Labour law reforms must build workers' trust in management

July 29, 2014 12:01 IST

Image: The current adversarial relationship between labour and management frustrates the good employer and the good employee alike.
Photographs: Reuters Shubhashis Gangopadhyay

Good companies would want to treat labour as partners; bad companies would want to exploit labour as much as possible, Effective labour laws should weed out the latter without hampering the former, says Shubhashis Gangopadhyay.


The new prime minister fought his election campaign on issues of growth and economic development and that too for all. Many believe that this government will deliver us from low and non-inclusive growth. Quite expectedly, therefore, a lot of discussion has been initiated in many quarters about what needs to be done to unleash inclusive growth in India.

According to most, one important step towards this is the creation of productive job opportunities for the youth of India. As more and more people enter the labour force each year, absorbing them in well-paying new jobs would certainly help us achieve the objective of inclusive growth.
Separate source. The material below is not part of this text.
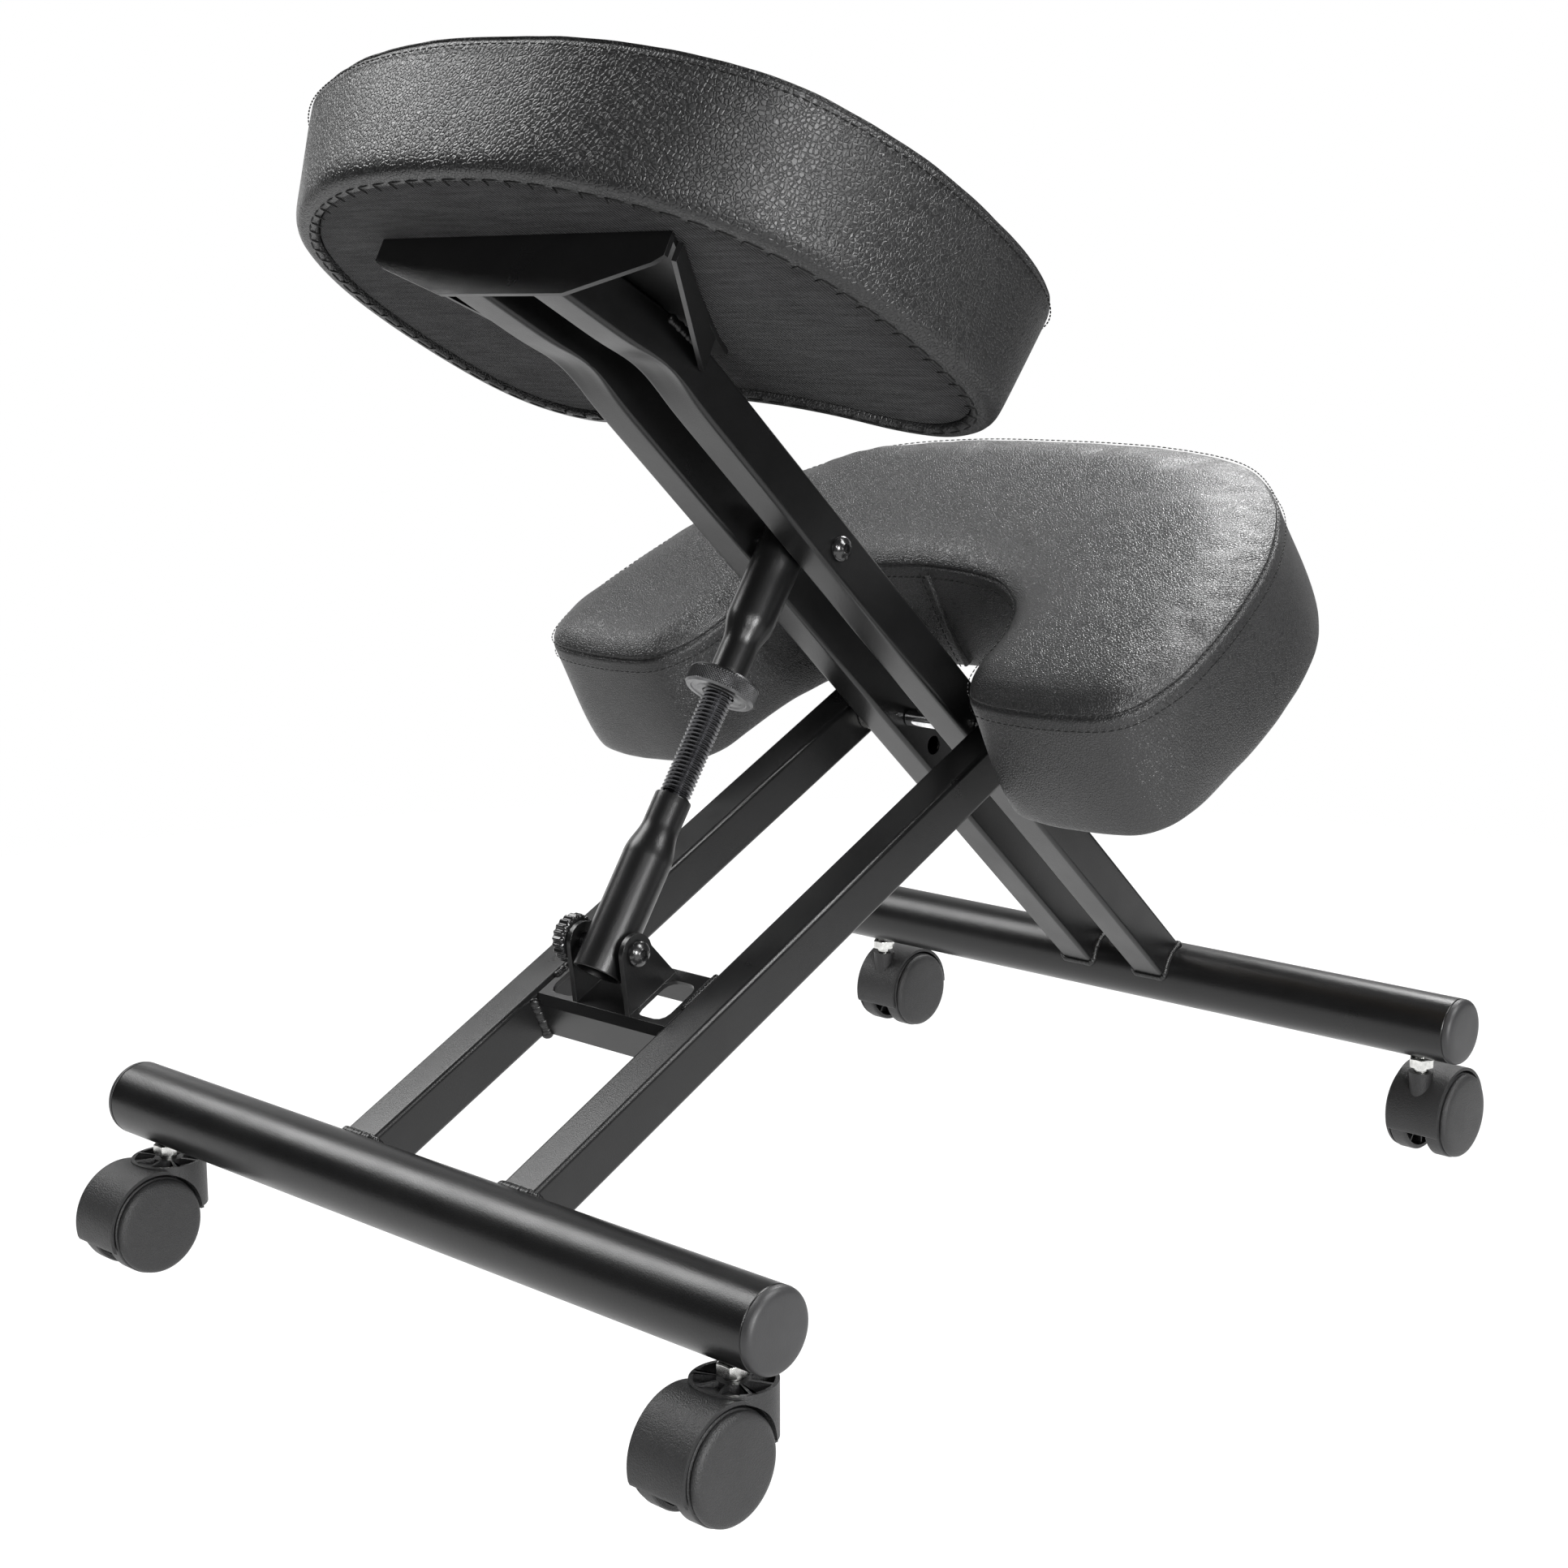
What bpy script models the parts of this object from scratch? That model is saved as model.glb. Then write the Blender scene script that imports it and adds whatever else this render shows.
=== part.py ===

This is where scaling up the manufacturing sector becomes an important issue.

Any discussion on manufacturing sector growth, sooner or later, moves into the need for investment in manufacturing. And that leads to employers' frustrations with the lack of infrastructure, lack of skill among India's young people - and, most importantly, labour laws. This government, in its manifesto, as well as in its early pronouncements, has mentioned these three as being on its radar for reforms and government action.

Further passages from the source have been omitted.